> -----Original Message-----
> Subject: Re: [squid-users] Looking for web usage reporting solution
> On Fri, Nov 13, 2009 at 11:31 AM, Aaron Spurlock
> > I am looking for a web usage reporting solution that can run via
> sniffing or from a mirror port on a switch. I envision this solution
> would simply log each URL request it sees and allow reports to be
> generated on web sites that internal users have gone to. I've searched
> high and low, but cannot find a "ready-made" solution, so I'm looking
> to put it together myself.
> >
> > Most people/posts suggest using squid/squidgard/dan's guardian, but
> it appears to me that is only an inline solution, and I would prefer a
> sniffing solution for safety (if machine crashes, it doesn't take down
> Internet).

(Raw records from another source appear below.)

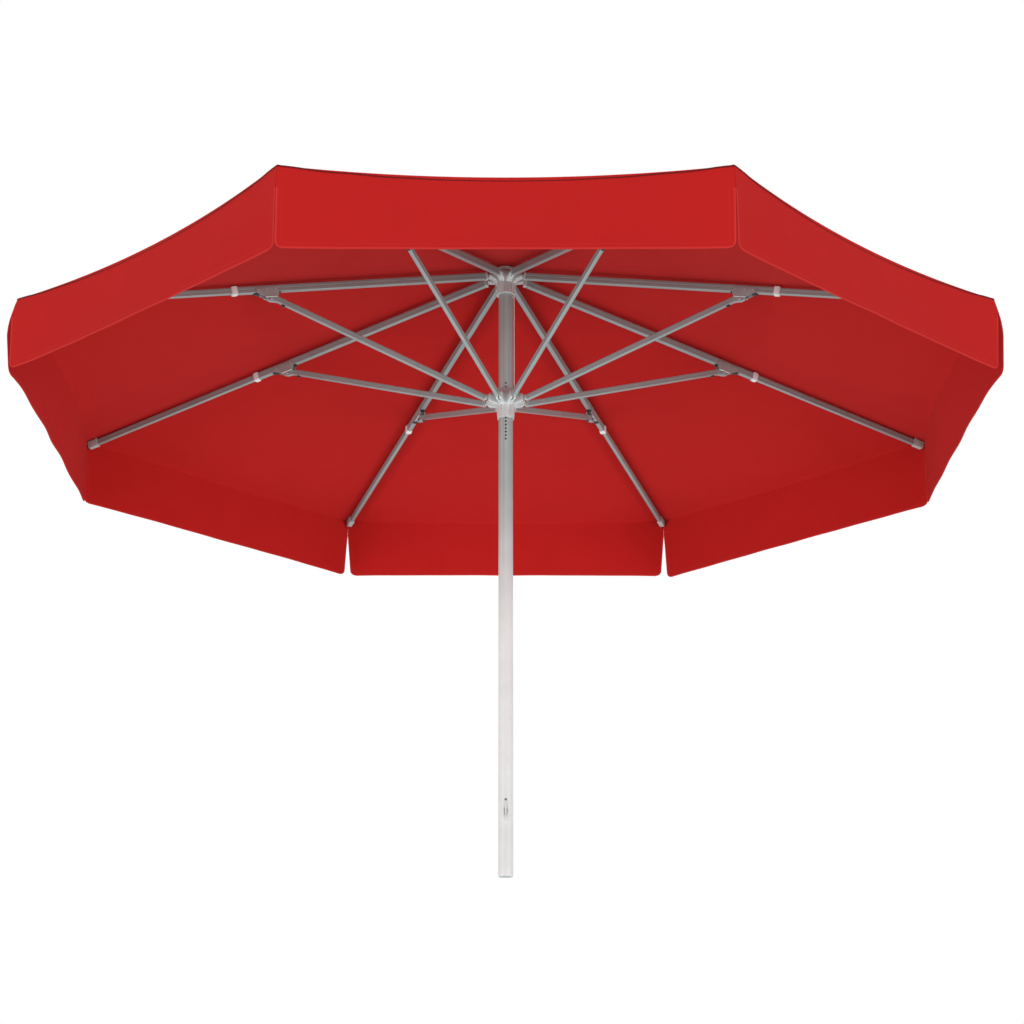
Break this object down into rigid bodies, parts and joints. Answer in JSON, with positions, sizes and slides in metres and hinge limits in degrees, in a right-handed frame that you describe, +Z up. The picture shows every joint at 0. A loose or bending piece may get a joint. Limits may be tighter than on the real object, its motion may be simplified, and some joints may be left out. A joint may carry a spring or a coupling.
{
  "type": "patio umbrella",
  "caption": "Octagonal garden parasol: round mast, hoist cord, sliding runner with braced folding ribs, and a fabric canopy with a hanging valance.",
  "frame": {"origin": "centre of the mast's flat lower end", "axes": "+Z up along the mast; -Y is the side with the row of pin holes and the cord cleat, square to one edge of the octagon"},
  "size_m": [3.7032, 3.7032, 2.5584],
  "materials": {
    "mast_aluminium": "satin anodised",
    "cast_aluminium": "satin cast",
    "rib_aluminium": "satin extruded",
    "sheet_aluminium": "satin sheet",
    "white_plastic": "moulded",
    "black_plastic": "moulded",
    "cord": "braided",
    "canopy_fabric": "woven"
  },
  "bodies": {
    "mast": {"mast_tube": "mast_aluminium", "mast_foot_plug": "black_plastic", "mast_top_plug": "black_plastic", "canopy_top_cap": "white_plastic", "crown_hub": "cast_aluminium", "cord_cleat": "white_plastic", "hoist_cord_inner": "cord", "hoist_cord_outer": "cord"},
    "runner": {"runner_hub": "cast_aluminium"},
    "locking_pin": {"locking_pin": "sheet_aluminium"},
    "cord_eye": {"cord_eye": "sheet_aluminium"},
    "pulley": {"pulley_sheave": "black_plastic"},
    "rib_1": {"rib_tube_1": "rib_aluminium", "rib_tip_1": "rib_aluminium", "strut_bracket_1": "sheet_aluminium", "canopy_gore_1": "canopy_fabric"},
    "strut_1": {"strut_1": "rib_aluminium"},
    "valance_1": {"valance_1": "canopy_fabric"},
    "rib_2": {"rib_tube_2": "rib_aluminium", "rib_tip_2": "rib_aluminium", "strut_bracket_2": "sheet_aluminium", "canopy_gore_2": "canopy_fabric"},
    "strut_2": {"strut_2": "rib_aluminium"},
    "valance_2": {"valance_2": "canopy_fabric"},
    "rib_3": {"rib_tube_3": "rib_aluminium", "rib_tip_3": "rib_aluminium", "strut_bracket_3": "sheet_aluminium", "canopy_gore_3": "canopy_fabric"},
    "strut_3": {"strut_3": "rib_aluminium"},
    "valance_3": {"valance_3": "canopy_fabric"},
    "rib_4": {"rib_tube_4": "rib_aluminium", "rib_tip_4": "rib_aluminium", "strut_bracket_4": "sheet_aluminium", "canopy_gore_4": "canopy_fabric"},
    "strut_4": {"strut_4": "rib_aluminium"},
    "valance_4": {"valance_4": "canopy_fabric"},
    "rib_5": {"rib_tube_5": "rib_aluminium", "rib_tip_5": "rib_aluminium", "strut_bracket_5": "sheet_aluminium", "canopy_gore_5": "canopy_fabric"},
    "strut_5": {"strut_5": "rib_aluminium"},
    "valance_5": {"valance_5": "canopy_fabric"},
    "rib_6": {"rib_tube_6": "rib_aluminium", "rib_tip_6": "rib_aluminium", "strut_bracket_6": "sheet_aluminium", "canopy_gore_6": "canopy_fabric"},
    "strut_6": {"strut_6": "rib_aluminium"},
    "valance_6": {"valance_6": "canopy_fabric"},
    "rib_7": {"rib_tube_7": "rib_aluminium", "rib_tip_7": "rib_aluminium", "strut_bracket_7": "sheet_aluminium", "canopy_gore_7": "canopy_fabric"},
    "strut_7": {"strut_7": "rib_aluminium"},
    "valance_7": {"valance_7": "canopy_fabric"},
    "rib_8": {"rib_tube_8": "rib_aluminium", "rib_tip_8": "rib_aluminium", "strut_bracket_8": "sheet_aluminium", "canopy_gore_8": "canopy_fabric"},
    "strut_8": {"strut_8": "rib_aluminium"},
    "valance_8": {"valance_8": "canopy_fabric"}
  },
  "joints": [
    {"name": "rib_1_fold", "type": "hinge", "parent": "mast", "child": "rib_1", "pos_m": [0.06467, 0.02679, 2.494], "axis": [-0.3827, 0.9239, 0], "range_deg": [0, 73], "deforming": ["canopy_gore_1"]},
    {"name": "strut_1_pivot", "type": "hinge", "parent": "rib_1", "child": "strut_1", "pos_m": [0.93127, 0.38575, 2.227], "axis": [-0.3827, 0.9239, 0], "range_deg": [-146, 0]},
    {"name": "valance_1_hang", "type": "hinge", "parent": "rib_1", "child": "valance_1", "pos_m": [1.84776, 0.76537, 2.058], "axis": [-0.3827, 0.9239, 0], "range_deg": [-73, 0], "deforming": ["valance_1"]},
    {"name": "rib_2_fold", "type": "hinge", "parent": "mast", "child": "rib_2", "pos_m": [0.02679, 0.06467, 2.494], "axis": [-0.9239, 0.3827, 0], "range_deg": [0, 73], "deforming": ["canopy_gore_2"]},
    {"name": "strut_2_pivot", "type": "hinge", "parent": "rib_2", "child": "strut_2", "pos_m": [0.38575, 0.93127, 2.227], "axis": [-0.9239, 0.3827, 0], "range_deg": [-146, 0]},
    {"name": "valance_2_hang", "type": "hinge", "parent": "rib_2", "child": "valance_2", "pos_m": [0.76537, 1.84776, 2.058], "axis": [-0.9239, 0.3827, 0], "range_deg": [-73, 0], "deforming": ["valance_2"]},
    {"name": "rib_3_fold", "type": "hinge", "parent": "mast", "child": "rib_3", "pos_m": [-0.02679, 0.06467, 2.494], "axis": [-0.9239, -0.3827, 0], "range_deg": [0, 73], "deforming": ["canopy_gore_3"]},
    {"name": "strut_3_pivot", "type": "hinge", "parent": "rib_3", "child": "strut_3", "pos_m": [-0.38575, 0.93127, 2.227], "axis": [-0.9239, -0.3827, 0], "range_deg": [-146, 0]},
    {"name": "valance_3_hang", "type": "hinge", "parent": "rib_3", "child": "valance_3", "pos_m": [-0.76537, 1.84776, 2.058], "axis": [-0.9239, -0.3827, 0], "range_deg": [-73, 0], "deforming": ["valance_3"]},
    {"name": "rib_4_fold", "type": "hinge", "parent": "mast", "child": "rib_4", "pos_m": [-0.06467, 0.02679, 2.494], "axis": [-0.3827, -0.9239, 0], "range_deg": [0, 73], "deforming": ["canopy_gore_4"]},
    {"name": "strut_4_pivot", "type": "hinge", "parent": "rib_4", "child": "strut_4", "pos_m": [-0.93127, 0.38575, 2.227], "axis": [-0.3827, -0.9239, 0], "range_deg": [-146, 0]},
    {"name": "valance_4_hang", "type": "hinge", "parent": "rib_4", "child": "valance_4", "pos_m": [-1.84776, 0.76537, 2.058], "axis": [-0.3827, -0.9239, 0], "range_deg": [-73, 0], "deforming": ["valance_4"]},
    {"name": "rib_5_fold", "type": "hinge", "parent": "mast", "child": "rib_5", "pos_m": [-0.06467, -0.02679, 2.494], "axis": [0.3827, -0.9239, 0], "range_deg": [0, 73], "deforming": ["canopy_gore_5"]},
    {"name": "strut_5_pivot", "type": "hinge", "parent": "rib_5", "child": "strut_5", "pos_m": [-0.93127, -0.38575, 2.227], "axis": [0.3827, -0.9239, 0], "range_deg": [-146, 0]},
    {"name": "valance_5_hang", "type": "hinge", "parent": "rib_5", "child": "valance_5", "pos_m": [-1.84776, -0.76537, 2.058], "axis": [0.3827, -0.9239, 0], "range_deg": [-73, 0], "deforming": ["valance_5"]},
    {"name": "rib_6_fold", "type": "hinge", "parent": "mast", "child": "rib_6", "pos_m": [-0.02679, -0.06467, 2.494], "axis": [0.9239, -0.3827, 0], "range_deg": [0, 73], "deforming": ["canopy_gore_6"]},
    {"name": "strut_6_pivot", "type": "hinge", "parent": "rib_6", "child": "strut_6", "pos_m": [-0.38575, -0.93127, 2.227], "axis": [0.9239, -0.3827, 0], "range_deg": [-146, 0]},
    {"name": "valance_6_hang", "type": "hinge", "parent": "rib_6", "child": "valance_6", "pos_m": [-0.76537, -1.84776, 2.058], "axis": [0.9239, -0.3827, 0], "range_deg": [-73, 0], "deforming": ["valance_6"]},
    {"name": "rib_7_fold", "type": "hinge", "parent": "mast", "child": "rib_7", "pos_m": [0.02679, -0.06467, 2.494], "axis": [0.9239, 0.3827, 0], "range_deg": [0, 73], "deforming": ["canopy_gore_7"]},
    {"name": "strut_7_pivot", "type": "hinge", "parent": "rib_7", "child": "strut_7", "pos_m": [0.38575, -0.93127, 2.227], "axis": [0.9239, 0.3827, 0], "range_deg": [-146, 0]},
    {"name": "valance_7_hang", "type": "hinge", "parent": "rib_7", "child": "valance_7", "pos_m": [0.76537, -1.84776, 2.058], "axis": [0.9239, 0.3827, 0], "range_deg": [-73, 0], "deforming": ["valance_7"]},
    {"name": "rib_8_fold", "type": "hinge", "parent": "mast", "child": "rib_8", "pos_m": [0.06467, -0.02679, 2.494], "axis": [0.3827, 0.9239, 0], "range_deg": [0, 73], "deforming": ["canopy_gore_8"]},
    {"name": "strut_8_pivot", "type": "hinge", "parent": "rib_8", "child": "strut_8", "pos_m": [0.93127, -0.38575, 2.227], "axis": [0.3827, 0.9239, 0], "range_deg": [-146, 0]},
    {"name": "valance_8_hang", "type": "hinge", "parent": "rib_8", "child": "valance_8", "pos_m": [1.84776, -0.76537, 2.058], "axis": [0.3827, 0.9239, 0], "range_deg": [-73, 0], "deforming": ["valance_8"]},
    {"name": "runner_level", "type": "hinge", "parent": "strut_1", "child": "runner", "pos_m": [0.06467, 0.02679, 1.96], "axis": [-0.3827, 0.9239, 0], "range_deg": [0, 73]},
    {"name": "cord_eye_drop", "type": "slide", "parent": "mast", "child": "cord_eye", "axis": [0, 0, -1], "range_m": [0, 1.4182], "deforming": ["hoist_cord_outer"]},
    {"name": "locking_pin_push", "type": "slide", "parent": "runner", "child": "locking_pin", "axis": [0, 1, 0], "range_m": [-0.016, 0]},
    {"name": "pulley_spin", "type": "hinge", "parent": "mast", "child": "pulley", "pos_m": [0.017, 0, 2.483], "axis": [0, 1, 0], "continuous": true}
  ],
  "couplings": [
    {"joint": "strut_1_pivot", "follows": "rib_1_fold", "ratio": -2},
    {"joint": "valance_1_hang", "follows": "rib_1_fold", "ratio": -1},
    {"joint": "rib_2_fold", "follows": "rib_1_fold", "ratio": 1},
    {"joint": "strut_2_pivot", "follows": "rib_1_fold", "ratio": -2},
    {"joint": "valance_2_hang", "follows": "rib_1_fold", "ratio": -1},
    {"joint": "rib_3_fold", "follows": "rib_1_fold", "ratio": 1},
    {"joint": "strut_3_pivot", "follows": "rib_1_fold", "ratio": -2},
    {"joint": "valance_3_hang", "follows": "rib_1_fold", "ratio": -1},
    {"joint": "rib_4_fold", "follows": "rib_1_fold", "ratio": 1},
    {"joint": "strut_4_pivot", "follows": "rib_1_fold", "ratio": -2},
    {"joint": "valance_4_hang", "follows": "rib_1_fold", "ratio": -1},
    {"joint": "rib_5_fold", "follows": "rib_1_fold", "ratio": 1},
    {"joint": "strut_5_pivot", "follows": "rib_1_fold", "ratio": -2},
    {"joint": "valance_5_hang", "follows": "rib_1_fold", "ratio": -1},
    {"joint": "rib_6_fold", "follows": "rib_1_fold", "ratio": 1},
    {"joint": "strut_6_pivot", "follows": "rib_1_fold", "ratio": -2},
    {"joint": "valance_6_hang", "follows": "rib_1_fold", "ratio": -1},
    {"joint": "rib_7_fold", "follows": "rib_1_fold", "ratio": 1},
    {"joint": "strut_7_pivot", "follows": "rib_1_fold", "ratio": -2},
    {"joint": "valance_7_hang", "follows": "rib_1_fold", "ratio": -1},
    {"joint": "rib_8_fold", "follows": "rib_1_fold", "ratio": 1},
    {"joint": "strut_8_pivot", "follows": "rib_1_fold", "ratio": -2},
    {"joint": "valance_8_hang", "follows": "rib_1_fold", "ratio": -1},
    {"joint": "runner_level", "follows": "rib_1_fold", "ratio": 1},
    {"joint": "cord_eye_drop", "follows": "rib_1_fold", "m_per_rad": 1.1115}
  ]
}
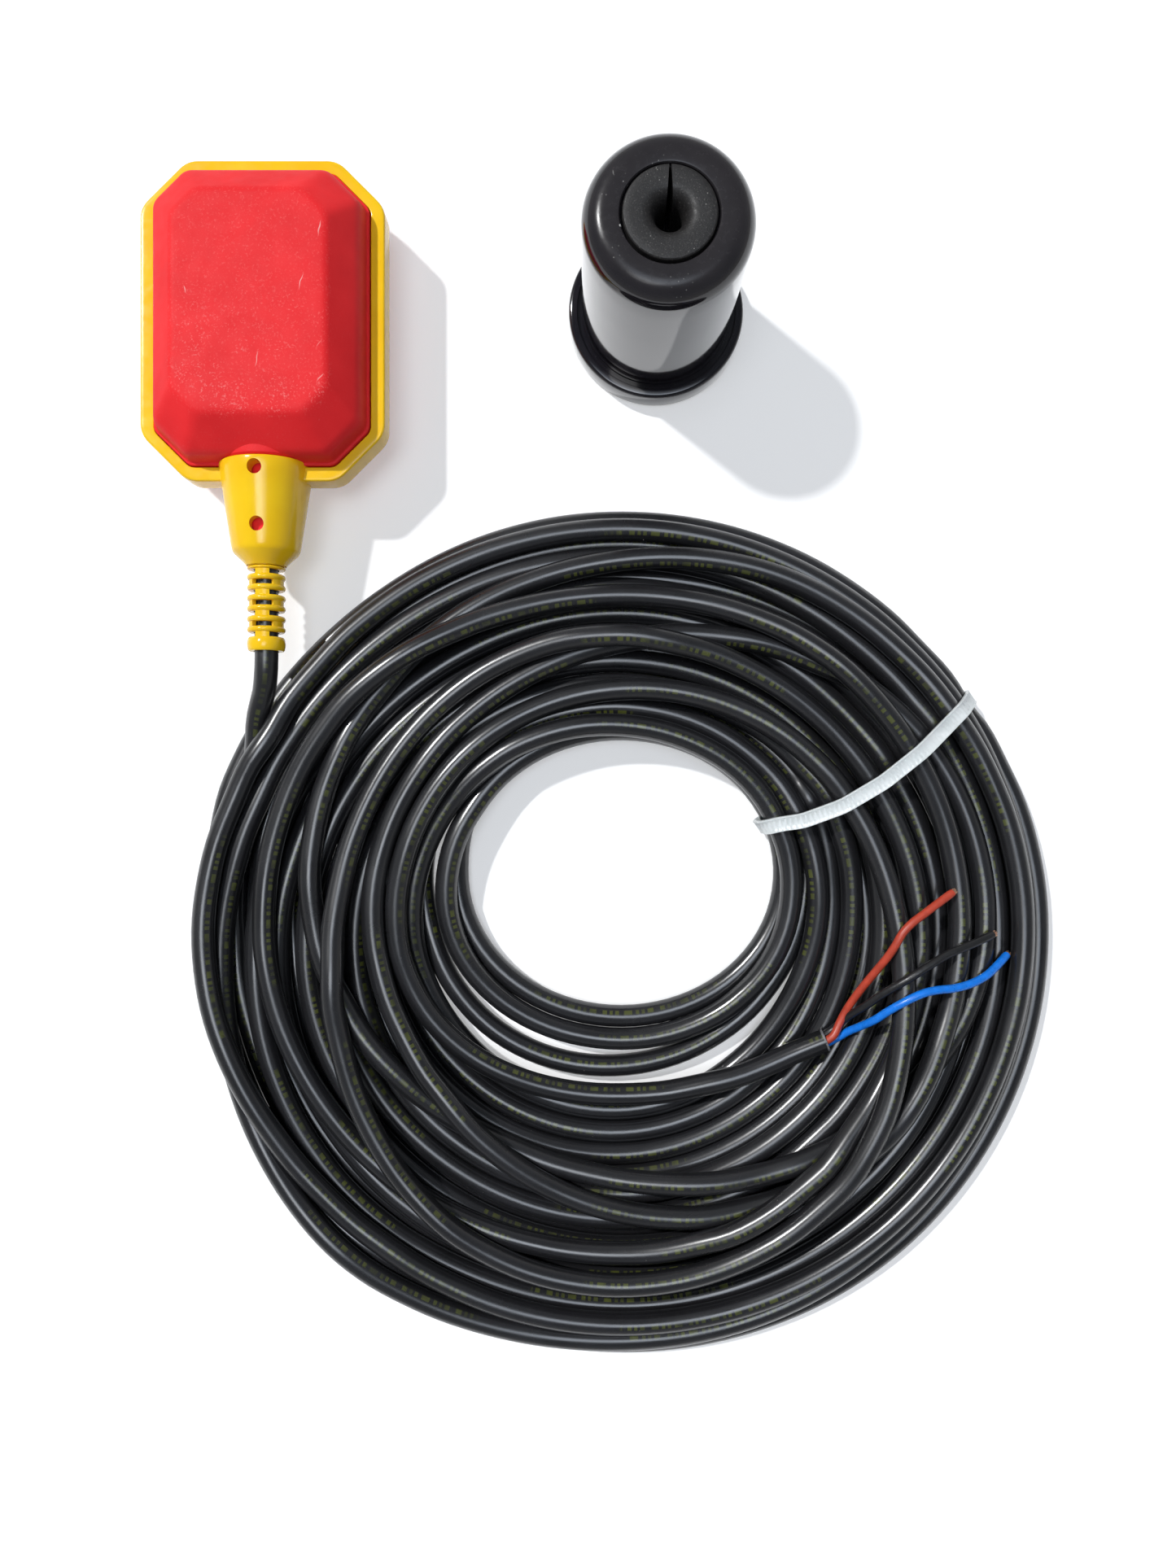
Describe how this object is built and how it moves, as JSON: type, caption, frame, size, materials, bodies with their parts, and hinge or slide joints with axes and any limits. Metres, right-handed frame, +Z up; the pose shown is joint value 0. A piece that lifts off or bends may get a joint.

In that sense, it would work a lot like websense, but
> without the blocking, only reporting.
> >
> > From a high-level pseudo-code standpoint, it would simply sniff all
> traffic, and when it sees a packet requesting a webpage, it parses it
> and dumps these results into a database:
> >
> > -Date
> > -Time
> > -Source IP
> > -Dest IP
> > -URL requested
> > -FQDN portion of web request - IE: if request was for
> > http://www.microsoft.com/windows/server/2003, it records only
> > www.microsoft.com here
> > -domain portion of web request - only microsoft.com in above example
> >
> > Using this data, I can then produce reports for the client on who
> went where when.... Personally, I thought this would be a great program
> for open source, but I can't find anything like this already out
> there!!! It seems like kind of a mix between Squid, NTOP and Snort...
> >
> > Thanks for any thoughts on this project!
> >
>
> Sounds like you've got it pretty much worked out...not sure what the
> question is? Sniffing for HTTP traffic should work fine, then you just
> need to parse the traffic. I would probably just use iptables to sniff
> for traffic on port 80 and 8080. Of course, you can't sniff SSL
> communications, but there's really no solution to that unless you can
> break the encryption (which you can't). I guess this is technically
> still an inline solution, but short of actually buying a hardware
> packet sniffer, I'm not sure that there is any "out of line" solution.
LOL, just saw your post about the reply-all issue...I almost did that with this message! Anyway, back to the regularly scheduled program.
Can I use IPtables to log those packets to a file that I could then parse? I've been thinking about doing it with tcpdump, but I'm not sure what kind of output I'd get!